Jansen Recognized for Development of Method That Enhances Physics Research
OLCF scientific computing liaison receives honorable mention for Hermann Kümmel Early Achievement Award
The study of the atomic nucleus is important to both the subatomic world of particle physics and hands-on research in the nuclear, chemical, and materials sciences. By simulating nuclei using supercomputers, scientists can learn more than would otherwise be possible about nuclear structure and behavior. However, to advance research in this area, researchers must invent and refine methods for solving computationally intensive many-body problems, or problems with many interacting particles and forces.
For his “seminal contributions to our understanding of many-body theories, in particular for the development of multi-reference coupled-cluster theory and for consistent derivations of many-body operators for nuclear systems,” Gustav R. Jansen of the Oak Ridge Leadership Computing Facility (OLCF) has been awarded honorable mention for the 2017 Hermann Kümmel Early Achievement Award in Many-Body Physics.
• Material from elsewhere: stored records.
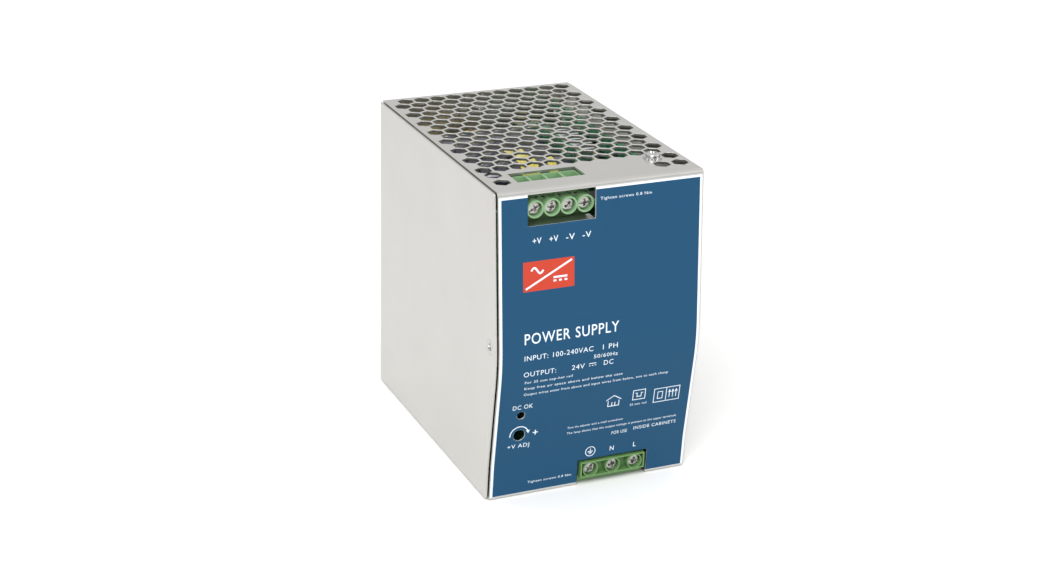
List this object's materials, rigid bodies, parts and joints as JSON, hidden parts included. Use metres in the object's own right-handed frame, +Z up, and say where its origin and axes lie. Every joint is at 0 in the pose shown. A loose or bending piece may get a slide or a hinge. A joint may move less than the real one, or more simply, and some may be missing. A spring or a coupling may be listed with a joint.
{
  "type": "din rail power supply",
  "caption": "Tall sheet-metal power supply for rail mounting, with a perforated top, a bowed label front, screw terminals at top and bottom, and a sprung rail latch behind.",
  "frame": {"origin": "middle of the bounding box in plan, on the surface the case stands on", "axes": "+Z up, front faces -Y, rail clip at +Y, +X to the right as seen from the front"},
  "size_m": [0.0856, 0.1284, 0.1274],
  "materials": {
    "bare_steel": "bright satin sheet steel, softly brushed",
    "cover_steel": "satin sheet metal, soft reflections",
    "label_print": "satin printed polyester, blue with a pale border",
    "screw_steel": "nickel-plated steel",
    "clip_steel": "zinc-plated steel",
    "spring_steel": "bright spring wire",
    "terminal_green": "slightly glossy green moulded polyamide",
    "clamp_steel": "zinc-plated steel",
    "tinned_copper": "tinned copper alloy",
    "adjuster_blue": "blue moulded plastic",
    "brass_part": "turned brass",
    "lamp_resin": "diffusing epoxy resin",
    "circuit_board": "green solder mask over glass-fibre laminate",
    "insulating_film": "translucent film",
    "heatsink_aluminium": "mill-finish aluminium",
    "device_epoxy": "black epoxy",
    "ferrite": "dark grey ferrite",
    "bobbin_black": "black phenolic moulding",
    "yellow_tape": "yellow polyester tape",
    "capacitor_sleeve": "shrink sleeve",
    "core_yellow": "coated powder core",
    "core_green": "coated ferrite core",
    "enamelled_copper": "enamelled copper wire",
    "film_box": "moulded capacitor box",
    "ceramic": "white ceramic with metal caps",
    "disc_blue": "blue epoxy dip",
    "nylon": "natural nylon",
    "label_border": "pale satin print round the label",
    "label_field": "blue satin print",
    "label_marks": "white print",
    "label_badge": "orange-red print"
  },
  "bodies": {
    "case": {"front_chassis": "bare_steel", "rear_cover": "cover_steel", "front_label": "label_print", "case_screws": "screw_steel", "top_screw": "screw_steel", "top_washer": "screw_steel", "rail_bracket": "clip_steel", "latch_spring": "spring_steel", "latch_straps": "clip_steel", "clip_rivets": "screw_steel", "output_terminal_housing": "terminal_green", "output_contacts": "tinned_copper", "input_terminal_housing": "terminal_green", "input_contacts": "tinned_copper", "adjuster_body": "adjuster_blue", "status_lamp": "lamp_resin", "main_board": "circuit_board", "front_board": "circuit_board", "filter_board": "circuit_board", "insulation_sheet": "insulating_film", "board_standoffs": "brass_part", "board_screws": "screw_steel", "primary_heatsink": "heatsink_aluminium", "secondary_heatsink": "heatsink_aluminium", "power_transistors": "device_epoxy", "output_rectifiers": "device_epoxy", "bridge_rectifier": "device_epoxy", "heatsink_screws": "screw_steel", "transformer_core": "ferrite", "transformer_bobbin": "bobbin_black", "transformer_winding": "yellow_tape", "bulk_capacitors": "capacitor_sleeve", "output_capacitors": "capacitor_sleeve", "boost_choke_core": "core_yellow", "boost_choke_winding": "enamelled_copper", "line_choke_cores": "core_green", "line_choke_windings": "enamelled_copper", "output_choke": "enamelled_copper", "suppression_capacitors": "film_box", "inlet_fuse": "ceramic", "varistor": "disc_blue", "board_connectors": "nylon"},
    "output_screw_1": {"output_screw_1": "clamp_steel"},
    "output_screw_2": {"output_screw_2": "clamp_steel"},
    "output_screw_3": {"output_screw_3": "clamp_steel"},
    "output_screw_4": {"output_screw_4": "clamp_steel"},
    "output_cage_1": {"output_cage_1": "clamp_steel"},
    "output_cage_2": {"output_cage_2": "clamp_steel"},
    "output_cage_3": {"output_cage_3": "clamp_steel"},
    "output_cage_4": {"output_cage_4": "clamp_steel"},
    "input_screw_1": {"input_screw_1": "clamp_steel"},
    "input_screw_2": {"input_screw_2": "clamp_steel"},
    "input_screw_3": {"input_screw_3": "clamp_steel"},
    "input_cage_1": {"input_cage_1": "clamp_steel"},
    "input_cage_2": {"input_cage_2": "clamp_steel"},
    "input_cage_3": {"input_cage_3": "clamp_steel"},
    "rail_latch": {"rail_latch": "clip_steel"},
    "adjuster_rotor": {"adjuster_rotor": "brass_part"}
  },
  "joints": [
    {"name": "output_screw_1_turn", "type": "hinge", "parent": "case", "child": "output_screw_1", "pos_m": [-0.02645, -0.05507, 0.1171], "axis": [0, 1, 0], "range_deg": [0, 2952.5]},
    {"name": "output_cage_1_slide", "type": "slide", "parent": "case", "child": "output_cage_1", "axis": [0, -1, 0], "range_m": [0, 0.0041]},
    {"name": "output_screw_2_turn", "type": "hinge", "parent": "case", "child": "output_screw_2", "pos_m": [-0.01975, -0.05507, 0.1171], "axis": [0, 1, 0], "range_deg": [0, 2952.5]},
    {"name": "output_cage_2_slide", "type": "slide", "parent": "case", "child": "output_cage_2", "axis": [0, -1, 0], "range_m": [0, 0.0041]},
    {"name": "output_screw_3_turn", "type": "hinge", "parent": "case", "child": "output_screw_3", "pos_m": [-0.01305, -0.05507, 0.1171], "axis": [0, 1, 0], "range_deg": [0, 2952.5]},
    {"name": "output_cage_3_slide", "type": "slide", "parent": "case", "child": "output_cage_3", "axis": [0, -1, 0], "range_m": [0, 0.0041]},
    {"name": "output_screw_4_turn", "type": "hinge", "parent": "case", "child": "output_screw_4", "pos_m": [-0.00635, -0.05507, 0.1171], "axis": [0, 1, 0], "range_deg": [0, 2952.5]},
    {"name": "output_cage_4_slide", "type": "slide", "parent": "case", "child": "output_cage_4", "axis": [0, -1, 0], "range_m": [0, 0.0041]},
    {"name": "input_screw_1_turn", "type": "hinge", "parent": "case", "child": "input_screw_1", "pos_m": [0.0004, -0.05507, 0.0067], "axis": [0, 1, 0], "range_deg": [0, 2952.5]},
    {"name": "input_cage_1_slide", "type": "slide", "parent": "case", "child": "input_cage_1", "axis": [0, -1, 0], "range_m": [0, 0.0041]},
    {"name": "input_screw_2_turn", "type": "hinge", "parent": "case", "child": "input_screw_2", "pos_m": [0.0099, -0.05507, 0.0067], "axis": [0, 1, 0], "range_deg": [0, 2952.5]},
    {"name": "input_cage_2_slide", "type": "slide", "parent": "case", "child": "input_cage_2", "axis": [0, -1, 0], "range_m": [0, 0.0041]},
    {"name": "input_screw_3_turn", "type": "hinge", "parent": "case", "child": "input_screw_3", "pos_m": [0.0194, -0.05507, 0.0067], "axis": [0, 1, 0], "range_deg": [0, 2952.5]},
    {"name": "input_cage_3_slide", "type": "slide", "parent": "case", "child": "input_cage_3", "axis": [0, -1, 0], "range_m": [0, 0.0041]},
    {"name": "adjuster_turn", "type": "hinge", "parent": "case", "child": "adjuster_rotor", "pos_m": [-0.0312, -0.04807, 0.0275], "axis": [0, 1, 0], "range_deg": [-130, 130]},
    {"name": "latch_slide", "type": "slide", "parent": "case", "child": "rail_latch", "axis": [0, 0, -1], "range_m": [0, 0.004], "stiffness_N_per_m": 1500, "springref_m": -0.004, "deforming": ["latch_spring"]}
  ],
  "couplings": [
    {"joint": "output_screw_1_turn", "follows": "output_cage_1_slide", "rad_per_m": 12566},
    {"joint": "output_screw_2_turn", "follows": "output_cage_2_slide", "rad_per_m": 12566},
    {"joint": "output_screw_3_turn", "follows": "output_cage_3_slide", "rad_per_m": 12566},
    {"joint": "output_screw_4_turn", "follows": "output_cage_4_slide", "rad_per_m": 12566},
    {"joint": "input_screw_1_turn", "follows": "input_cage_1_slide", "rad_per_m": 12566},
    {"joint": "input_screw_2_turn", "follows": "input_cage_2_slide", "rad_per_m": 12566},
    {"joint": "input_screw_3_turn", "follows": "input_cage_3_slide", "rad_per_m": 12566}
  ]
}
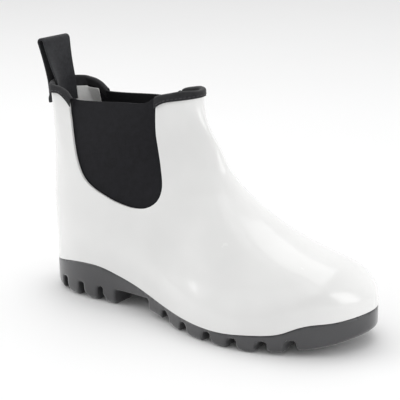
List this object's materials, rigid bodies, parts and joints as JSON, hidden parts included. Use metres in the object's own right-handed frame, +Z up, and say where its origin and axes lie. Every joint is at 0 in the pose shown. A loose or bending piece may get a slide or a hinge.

The OLCF is a US Department of Energy (DOE) Office of Science User Facility located at DOE’s Oak Ridge National Laboratory.
Specifically, Jansen developed two methods: a two-particle-attached equation-of-motion coupled-cluster method, contributing to multi-reference coupled-cluster theory, and the coupled-cluster effective interaction method, which calculates consistent derivations of many-body operators.
The award “for young physicists whose published work is a significant contribution to quantum many-body theory” will be presented at the International Advisory Committee for the Recent Progress in Many-Body Theories conference in South Korea in June.
Jansen’s work impacts a community of high-performance computing users across physics domains, including nuclear structure, atomic physics, and condensed matter.
“Gustav overcame substantial technical leadership computing challenges in the implementation of coupled-cluster theory for neutron-rich nuclei,” said David Dean, director of the ORNL Physics Division. “His efforts resulted in a significant expansion in our understanding of very neutron-rich nuclei that are produced in stellar explosions and neutron star mergers. Coupled-cluster techniques continue to propel nuclear scientists toward a predictive theory of all nuclei.”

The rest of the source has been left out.